**RECORDS SUPPLIED:**
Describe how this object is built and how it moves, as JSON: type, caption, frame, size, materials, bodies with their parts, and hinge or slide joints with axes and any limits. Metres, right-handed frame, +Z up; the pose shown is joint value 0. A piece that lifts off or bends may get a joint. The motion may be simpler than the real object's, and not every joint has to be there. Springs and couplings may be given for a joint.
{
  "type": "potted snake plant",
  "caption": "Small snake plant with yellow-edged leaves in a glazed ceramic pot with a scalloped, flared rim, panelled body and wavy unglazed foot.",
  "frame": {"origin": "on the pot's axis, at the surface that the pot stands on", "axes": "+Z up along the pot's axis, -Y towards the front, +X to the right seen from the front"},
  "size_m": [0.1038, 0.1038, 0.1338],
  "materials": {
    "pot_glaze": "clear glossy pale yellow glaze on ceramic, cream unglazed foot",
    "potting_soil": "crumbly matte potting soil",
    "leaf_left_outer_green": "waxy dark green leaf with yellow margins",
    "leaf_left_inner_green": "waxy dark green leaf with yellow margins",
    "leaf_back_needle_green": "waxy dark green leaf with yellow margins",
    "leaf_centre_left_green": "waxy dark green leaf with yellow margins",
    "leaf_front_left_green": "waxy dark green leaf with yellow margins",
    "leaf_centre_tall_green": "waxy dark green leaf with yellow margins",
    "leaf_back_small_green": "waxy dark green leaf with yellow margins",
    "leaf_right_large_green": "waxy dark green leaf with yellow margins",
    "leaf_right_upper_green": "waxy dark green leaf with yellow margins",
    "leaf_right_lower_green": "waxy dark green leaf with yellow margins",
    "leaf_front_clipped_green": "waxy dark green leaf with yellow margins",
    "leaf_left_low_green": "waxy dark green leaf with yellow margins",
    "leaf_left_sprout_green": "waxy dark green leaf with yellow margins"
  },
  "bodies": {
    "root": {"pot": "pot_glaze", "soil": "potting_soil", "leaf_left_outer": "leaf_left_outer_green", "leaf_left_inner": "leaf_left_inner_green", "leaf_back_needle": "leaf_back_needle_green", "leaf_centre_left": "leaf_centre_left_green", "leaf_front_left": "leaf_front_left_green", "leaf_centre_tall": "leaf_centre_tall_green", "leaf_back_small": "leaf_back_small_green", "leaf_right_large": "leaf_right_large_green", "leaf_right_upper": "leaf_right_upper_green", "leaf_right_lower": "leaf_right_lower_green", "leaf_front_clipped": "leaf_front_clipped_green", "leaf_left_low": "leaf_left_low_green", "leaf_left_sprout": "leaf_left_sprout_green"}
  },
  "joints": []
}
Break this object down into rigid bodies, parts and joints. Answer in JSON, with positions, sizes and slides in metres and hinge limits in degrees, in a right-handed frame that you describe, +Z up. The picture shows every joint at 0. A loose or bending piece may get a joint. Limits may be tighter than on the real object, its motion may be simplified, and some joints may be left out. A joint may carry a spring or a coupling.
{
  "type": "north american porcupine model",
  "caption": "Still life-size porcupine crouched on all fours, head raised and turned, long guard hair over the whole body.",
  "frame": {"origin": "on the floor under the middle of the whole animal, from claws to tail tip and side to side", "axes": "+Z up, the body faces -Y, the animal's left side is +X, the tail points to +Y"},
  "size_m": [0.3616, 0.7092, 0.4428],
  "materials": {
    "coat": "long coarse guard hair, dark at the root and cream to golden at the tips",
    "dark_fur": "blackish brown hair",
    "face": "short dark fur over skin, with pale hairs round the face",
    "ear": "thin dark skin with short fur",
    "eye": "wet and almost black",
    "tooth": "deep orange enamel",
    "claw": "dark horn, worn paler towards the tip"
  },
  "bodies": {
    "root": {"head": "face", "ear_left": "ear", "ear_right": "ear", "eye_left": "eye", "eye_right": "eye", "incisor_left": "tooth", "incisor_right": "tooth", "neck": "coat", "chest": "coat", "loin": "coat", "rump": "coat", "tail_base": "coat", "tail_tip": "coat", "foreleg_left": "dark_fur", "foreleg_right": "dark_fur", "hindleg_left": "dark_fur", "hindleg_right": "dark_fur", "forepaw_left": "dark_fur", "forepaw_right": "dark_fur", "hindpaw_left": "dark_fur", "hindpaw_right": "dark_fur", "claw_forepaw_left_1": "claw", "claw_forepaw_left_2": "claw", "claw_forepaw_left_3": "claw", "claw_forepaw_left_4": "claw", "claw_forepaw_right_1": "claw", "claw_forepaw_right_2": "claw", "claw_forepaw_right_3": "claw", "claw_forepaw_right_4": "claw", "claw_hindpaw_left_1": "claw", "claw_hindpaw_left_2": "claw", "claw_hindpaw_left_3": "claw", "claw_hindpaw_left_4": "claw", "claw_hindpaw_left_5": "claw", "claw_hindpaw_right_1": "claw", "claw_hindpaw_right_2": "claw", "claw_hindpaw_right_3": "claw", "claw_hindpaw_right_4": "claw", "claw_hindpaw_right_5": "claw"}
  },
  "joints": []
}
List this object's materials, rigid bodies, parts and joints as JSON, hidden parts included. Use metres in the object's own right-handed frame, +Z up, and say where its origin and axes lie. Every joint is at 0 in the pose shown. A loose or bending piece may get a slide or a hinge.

**PROBLEM TO SOLVE:** Your task is to quote the listing above word for word.

**RESULT OF THE EXERCISE:**
Describe how this object is built and how it moves, as JSON: type, caption, frame, size, materials, bodies with their parts, and hinge or slide joints with axes and any limits. Metres, right-handed frame, +Z up; the pose shown is joint value 0. A piece that lifts off or bends may get a joint. The motion may be simpler than the real object's, and not every joint has to be there. Springs and couplings may be given for a joint.
{
  "type": "potted snake plant",
  "caption": "Small snake plant with yellow-edged leaves in a glazed ceramic pot with a scalloped, flared rim, panelled body and wavy unglazed foot.",
  "frame": {"origin": "on the pot's axis, at the surface that the pot stands on", "axes": "+Z up along the pot's axis, -Y towards the front, +X to the right seen from the front"},
  "size_m": [0.1038, 0.1038, 0.1338],
  "materials": {
    "pot_glaze": "clear glossy pale yellow glaze on ceramic, cream unglazed foot",
    "potting_soil": "crumbly matte potting soil",
    "leaf_left_outer_green": "waxy dark green leaf with yellow margins",
    "leaf_left_inner_green": "waxy dark green leaf with yellow margins",
    "leaf_back_needle_green": "waxy dark green leaf with yellow margins",
    "leaf_centre_left_green": "waxy dark green leaf with yellow margins",
    "leaf_front_left_green": "waxy dark green leaf with yellow margins",
    "leaf_centre_tall_green": "waxy dark green leaf with yellow margins",
    "leaf_back_small_green": "waxy dark green leaf with yellow margins",
    "leaf_right_large_green": "waxy dark green leaf with yellow margins",
    "leaf_right_upper_green": "waxy dark green leaf with yellow margins",
    "leaf_right_lower_green": "waxy dark green leaf with yellow margins",
    "leaf_front_clipped_green": "waxy dark green leaf with yellow margins",
    "leaf_left_low_green": "waxy dark green leaf with yellow margins",
    "leaf_left_sprout_green": "waxy dark green leaf with yellow margins"
  },
  "bodies": {
    "root": {"pot": "pot_glaze", "soil": "potting_soil", "leaf_left_outer": "leaf_left_outer_green", "leaf_left_inner": "leaf_left_inner_green", "leaf_back_needle": "leaf_back_needle_green", "leaf_centre_left": "leaf_centre_left_green", "leaf_front_left": "leaf_front_left_green", "leaf_centre_tall": "leaf_centre_tall_green", "leaf_back_small": "leaf_back_small_green", "leaf_right_large": "leaf_right_large_green", "leaf_right_upper": "leaf_right_upper_green", "leaf_right_lower": "leaf_right_lower_green", "leaf_front_clipped": "leaf_front_clipped_green", "leaf_left_low": "leaf_left_low_green", "leaf_left_sprout": "leaf_left_sprout_green"}
  },
  "joints": []
}
Break this object down into rigid bodies, parts and joints. Answer in JSON, with positions, sizes and slides in metres and hinge limits in degrees, in a right-handed frame that you describe, +Z up. The picture shows every joint at 0. A loose or bending piece may get a joint. Limits may be tighter than on the real object, its motion may be simplified, and some joints may be left out. A joint may carry a spring or a coupling.
{
  "type": "north american porcupine model",
  "caption": "Still life-size porcupine crouched on all fours, head raised and turned, long guard hair over the whole body.",
  "frame": {"origin": "on the floor under the middle of the whole animal, from claws to tail tip and side to side", "axes": "+Z up, the body faces -Y, the animal's left side is +X, the tail points to +Y"},
  "size_m": [0.3616, 0.7092, 0.4428],
  "materials": {
    "coat": "long coarse guard hair, dark at the root and cream to golden at the tips",
    "dark_fur": "blackish brown hair",
    "face": "short dark fur over skin, with pale hairs round the face",
    "ear": "thin dark skin with short fur",
    "eye": "wet and almost black",
    "tooth": "deep orange enamel",
    "claw": "dark horn, worn paler towards the tip"
  },
  "bodies": {
    "root": {"head": "face", "ear_left": "ear", "ear_right": "ear", "eye_left": "eye", "eye_right": "eye", "incisor_left": "tooth", "incisor_right": "tooth", "neck": "coat", "chest": "coat", "loin": "coat", "rump": "coat", "tail_base": "coat", "tail_tip": "coat", "foreleg_left": "dark_fur", "foreleg_right": "dark_fur", "hindleg_left": "dark_fur", "hindleg_right": "dark_fur", "forepaw_left": "dark_fur", "forepaw_right": "dark_fur", "hindpaw_left": "dark_fur", "hindpaw_right": "dark_fur", "claw_forepaw_left_1": "claw", "claw_forepaw_left_2": "claw", "claw_forepaw_left_3": "claw", "claw_forepaw_left_4": "claw", "claw_forepaw_right_1": "claw", "claw_forepaw_right_2": "claw", "claw_forepaw_right_3": "claw", "claw_forepaw_right_4": "claw", "claw_hindpaw_left_1": "claw", "claw_hindpaw_left_2": "claw", "claw_hindpaw_left_3": "claw", "claw_hindpaw_left_4": "claw", "claw_hindpaw_left_5": "claw", "claw_hindpaw_right_1": "claw", "claw_hindpaw_right_2": "claw", "claw_hindpaw_right_3": "claw", "claw_hindpaw_right_4": "claw", "claw_hindpaw_right_5": "claw"}
  },
  "joints": []
}
List this object's materials, rigid bodies, parts and joints as JSON, hidden parts included. Use metres in the object's own right-handed frame, +Z up, and say where its origin and axes lie. Every joint is at 0 in the pose shown. A loose or bending piece may get a slide or a hinge.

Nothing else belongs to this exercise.